If you need something a little bit more serious or want to have a few sizes available, a multi-tool like this SMALLRIG Folding Tool Set can be useful.
8. Gaffer Tape
Something I always have in my bag but luckily rarely have to use is gaffer tape. It’s typically used on production sets to hold wires together, label stuff, keep curtains closed to control outside light and whatever else tape is needed. Huge benefit to using gaffer tape vs regular tape is that it doesn’t leave a residue once removed.
It’s helped me out enough in those rare instances, that’ll I’ll always keep some with me. I normally just have some wrapped around a pen and keep the big roll at home, refilling as needed.

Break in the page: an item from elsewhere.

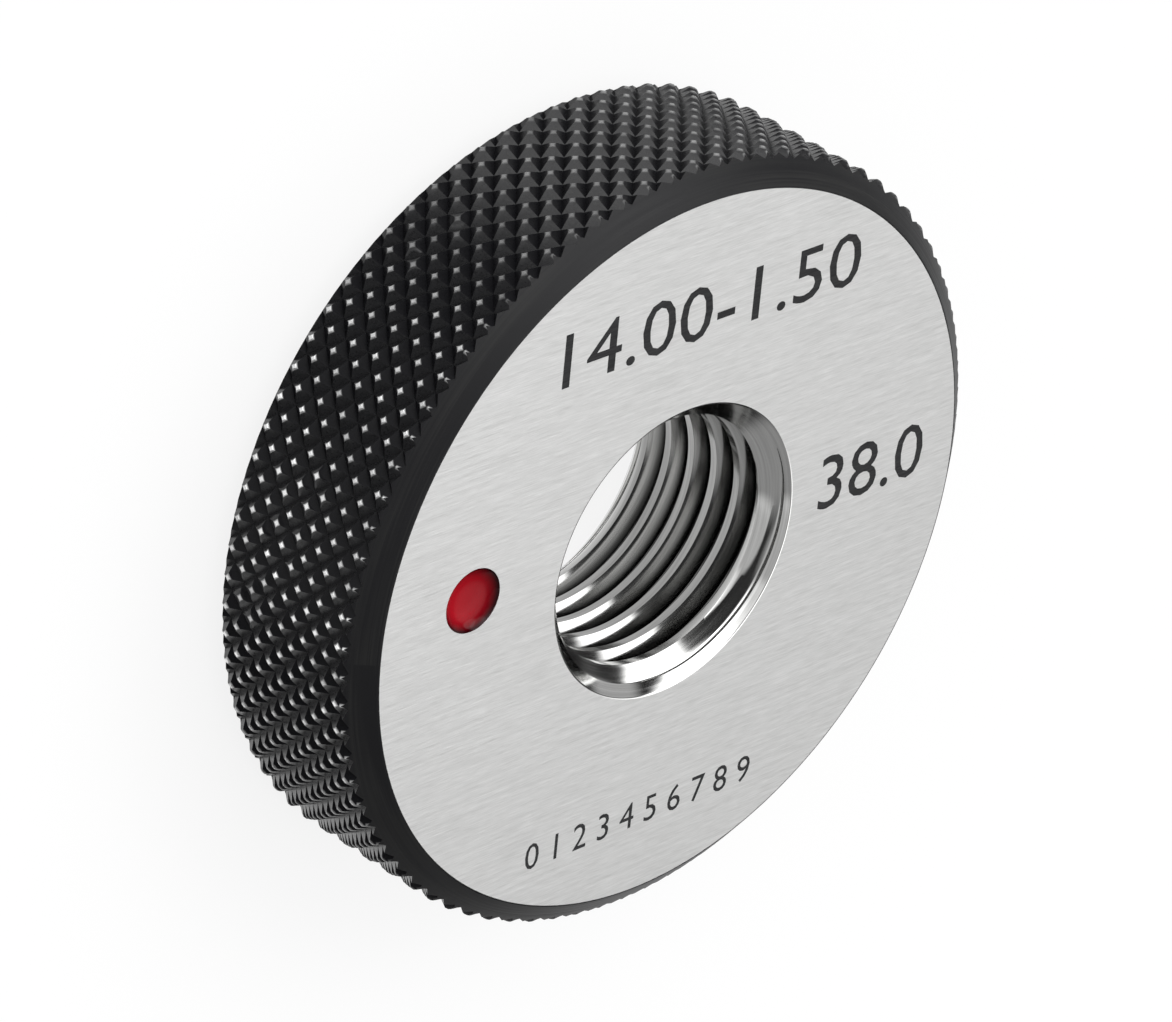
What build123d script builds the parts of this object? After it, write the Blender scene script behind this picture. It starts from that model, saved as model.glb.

Gaffer tape is currently holding together a broken focus ring on an old zoom lens I still enjoy shooting with. It’s also keeping rubber grip attached to one of my Nikon D750’s and giving it a sweet look.
9. Pen & Business Cards
Something so simple but also super important. Pens come in handy for obvious reasons but also as previously mentioned, I wrap gaffer tape around mine so I don’t have to bring the whole roll with me.
You can also write additional information on your business cards as you hand them out to new potential clients.
The world is a big place, and there are plenty of ways to make it all your own through your own creative lens. Packing your camera bag before you head out will help you make sure that you aren’t caught off guard unprepared before you start to shoot. Follow this quick and simple guide to make sure that you have the basics of what every photographer should have in their bag.